Lack of success, substance abuse, and what not else led to the recording of songs for this album, that has possibly as many versions as The Beach Boys never released at its time album ’ Smile.’ Nobody still nows which songs were supposed to be included, their playing order, or the version that was supposed to be included.

Yet this, supposed shambles produced some, stark, dark, beautiful music, some dubbed as “the saddest album in rock.” The lack of success at the time was no surprise, as is no surprise that its quality of music was the subject of so many reissues, all falling short with wider audiences.

Starz - Starz 1976

If the name of this band recalls that of the one above, it just might not be a simple coincidence. After all, their discography, from this, their self-titled debut, to albums they kept on recording through decades, favored the power side of power pop, combining the melodicism of Cheap Trick with the hard edges of Aerosmith.

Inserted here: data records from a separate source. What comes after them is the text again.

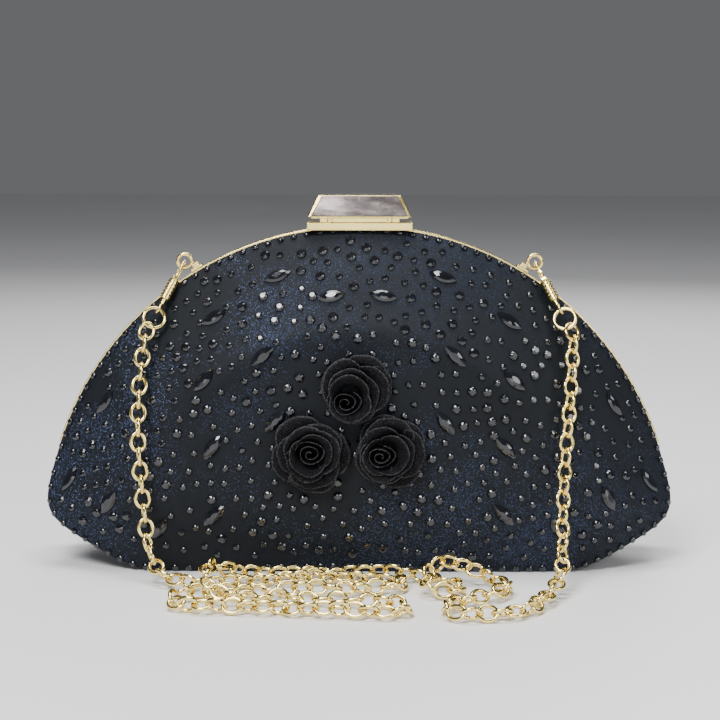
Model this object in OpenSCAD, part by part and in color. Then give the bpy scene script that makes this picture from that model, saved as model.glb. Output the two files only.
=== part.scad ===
// Half-moon evening bag: two hard covered shells in a gold arc frame that opens on side hinges,
// a press clasp on top, and a chain that hangs from snap hooks on two ears.
// Origin: centre of the flat base. +X is to the right, -Y to the front and +Z up. Millimetres.

/* [Body] */
// Radius of the frame's arc
frame_r = 113; // [100:1:125]
// Height of the arc's centre above the base
arc_z = 7; // [4:1:12]
// Depth of one half from the parting plane to its fullest point
half_depth = 27; // [24:1:32]
// Height of the hinge axis
hinge_z = 37.6; // [34:0.1:42]
// Half-width of the flat base
base_half_w = 78; // [70:1:84]
// Angle of the slanted ends of the base
base_slant = 28; // [20:0.2:32]

/* [Layers] */
// Thickness of the fabric cover
cover_t = 0.6; // [0.4:0.1:1]
// Thickness of the moulded shell
shell_t = 1.4; // [1:0.1:2]
// Thickness of the satin lining
lining_t = 0.6; // [0.4:0.1:1]

/* [Frame] */
// Width of one gold frame half, front to back
frame_w = 4; // [3:0.1:5]
// Thickness of the frame's metal
frame_t = 1.4; // [1:0.1:2]
// Depth of the frame's inner flange
flange_d = 7; // [5:0.5:9]
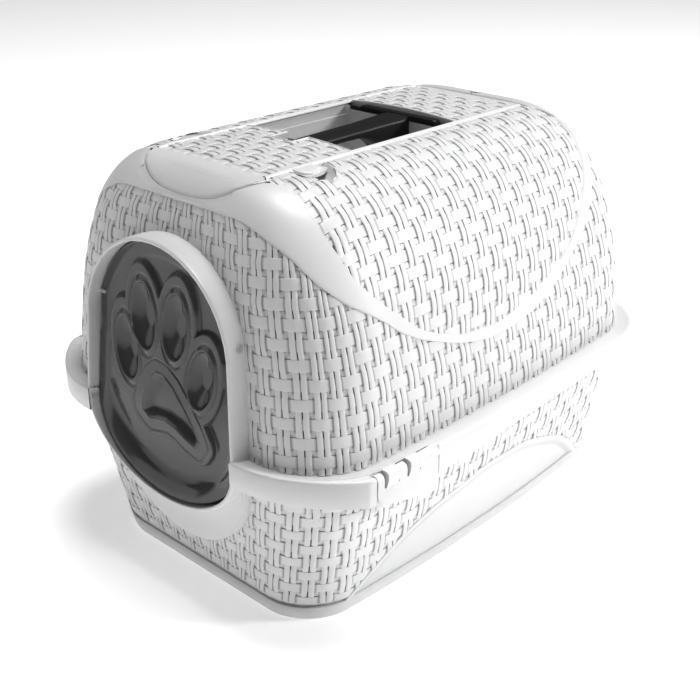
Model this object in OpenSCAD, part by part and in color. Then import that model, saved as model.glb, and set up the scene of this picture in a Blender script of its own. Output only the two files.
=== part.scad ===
// Hooded cat litter box: a tapered tray, a lift-off hood with a flange that covers the
// tray rim, a swinging entry flap, a hinged top lid round a carry handle, and two side clips.
// Millimetres. Z is up, the entry faces -Y, and the origin is under the middle of the box.

/* [Box] */
// Length over the flange, front to rear
box_length = 500; // [490:1:510]
// Width over the flange at its corners
box_width = 372; // [366:1:378]
// Outward bow of each side at mid length
side_bow = 11; // [6:1:14]
// Height of the tray, floor to flange
tray_height = 165; // [160:1:170]
// Height of the hood above the flange
hood_height = 208; // [204:1:212]
// Wall thickness of the mouldings
wall = 2.5; // [2:0.1:3]

/* [Flange] */
// How far the flange reaches out from the hood wall
flange_reach = 20; // [18:0.5:21]
// Depth of the skirt that hangs over the tray rim
skirt_depth = 17; // [14:1:19]
// Extra height of the crest over the gutter
crest_rise = 3.6; // [2:0.2:5]

/* [Entry] */
// Half width of the entry at flange level
entry_half = 92.8; // [90:0.2:94]
// Half width of the entry where the arch springs
spring_half = 88; // [85:0.5:89]
// Height of the springing above the flange
spring_rise = 78.5; // [74:0.5:82]
// Rise of the arch above its springing
arch_rise = 82; // [78:0.5:84]
// Drop of the entry below the flange
entry_drop = 65.5; // [60:0.5:68]
// Wall of the raised surround
porch_wall = 2.2; // [2:0.2:3]

/* [Flap] */
// Thickness of the flap
flap_thick = 2.4; // [2:0.1:3]
// Gap between the flap and its surround
flap_gap = 2; // [1.5:0.1:3]
// Height of the flap pivots above the flange
pivot_rise = 97; // [92:0.5:98]
// Diameter of a pivot pin
pin_d = 4; // [3:0.2:5]

/* [Lid] */
// Half width of the lid
lid_half = 68; // [66:0.5:69]
// Rear edge of the lid
lid_rear = 158; // [155:1:159]
// Line across the lid where its front tongue starts
tongue_line = -178; // [-180:1:-174]
// Length of the tongue
tongue_len = 28; // [24:1:29]
// Half width of the handle window
window_half = 64; // [60:0.5:64.5]
// Front edge of the handle window
window_front = -78; // [-84:1:-74]
// Rear edge of the handle window
window_rear = 57; // [52:1:60]

/* [Handle] */
// Half width of the hand bar
bar_half = 12; // [10:0.5:13]
// Thickness of the hand bar
bar_thick = 9; // [8:0.5:12]
// Half width of the rear plate
plate_half = 47; // [42:1:50]
// Depth of the recess under the handle
tub_depth = 44; // [40:1:50]

/* [Clips] */
// Front edge of a clip
clip_front = -190; // [-194:1:-186]
// Rear edge of a clip
clip_rear = -121; // [-126:1:-118]
// Gap between a clip and the skirt
clip_gap = 1.2; // [0.8:0.1:2]

/* [Hidden] */
$fn = 48;

half_len = box_length / 2;
base_half = box_width / 2 - flange_reach;
base_front = -half_len + flange_reach - 1;
base_rear = half_len - flange_reach;
top_z = tray_height + hood_height;
steps = 5;

// Curves of the two mouldings, each four control values from bottom to top: half width, front
// edge, rear edge, corner radius, bow and height.
TRAY = [
    [base_half - 36, base_half - 24, base_half - 12, base_half - 1],
    [base_front + 24, base_front + 16, base_front + 8, base_front],
    [base_rear + 7, base_rear + 6, base_rear + 3, base_rear],
    [46, 50, 55, 60],
    [side_bow, side_bow, side_bow, side_bow],
    [0, tray_height / 3, tray_height * 2 / 3, tray_height]];
HOOD = [
    [base_half, base_half + 5, base_half - 34, 66],
    [base_front, base_front + 11, base_front + 8, base_front + 52],
    [base_rear, base_rear - 9, base_rear - 9, base_rear - 71],
    [60, 72, 66, 40],
    [side_bow - 1, side_bow - 3, 3, 0],
    [tray_height, tray_height + 125, top_z, top_z]];

function bezier(p, t) = p[0] * pow(1 - t, 3) + 3 * p[1] * t * pow(1 - t, 2)
    + 3 * p[2] * t * t * (1 - t) + p[3] * pow(t, 3);
function corner(x, y, r, a) = [for (i = [0:7]) [x + r * cos(a + 90 * i / 7), y + r * sin(a + 90 * i / 7)]];
function side(x, y0, y1) = [for (i = [1:steps - 1]) [x, y0 + (y1 - y0) * i / steps]];
function bowed(p, w, f, r, b) = let (m = (f + r) / 2, h = (r - f) / 2)
    [p[0] * (1 + b / w * (1 - pow((p[1] - m) / h, 2))), p[1]];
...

Was it all heard before? Sure, but Starz took it a few steps further with the quality of songwriting and playing, with the full-throttle success not on a horizon for them, even with the slick and bombastic live shows they had in store.

The Modern Lovers - The Modern Lovers 1976

Everybody knows Jonathan Richman, but how many people buy his albums nowadays? Possibly, because they are all-acoustic affairs, initially caused by electrocution on stage that Richman suffered early in his career.

Yet, while he was still using an electric guitar, Richman, and then his band Modern Lovers (that at the time included one Jerry Harrison, later of Talking Heads fame), were fully in love with the early sound of Velvet Underground.

They recorded a series of songs that were included in this album and have presented possibly the best set of Velvets songs that Lou Reed and his band didn’t either write or record.

Possibly, for, or any set of others, Richman doesn’t recognize this album as his first solo effort, which doesn’t make it any less a subject of a solid cult fan following to this day.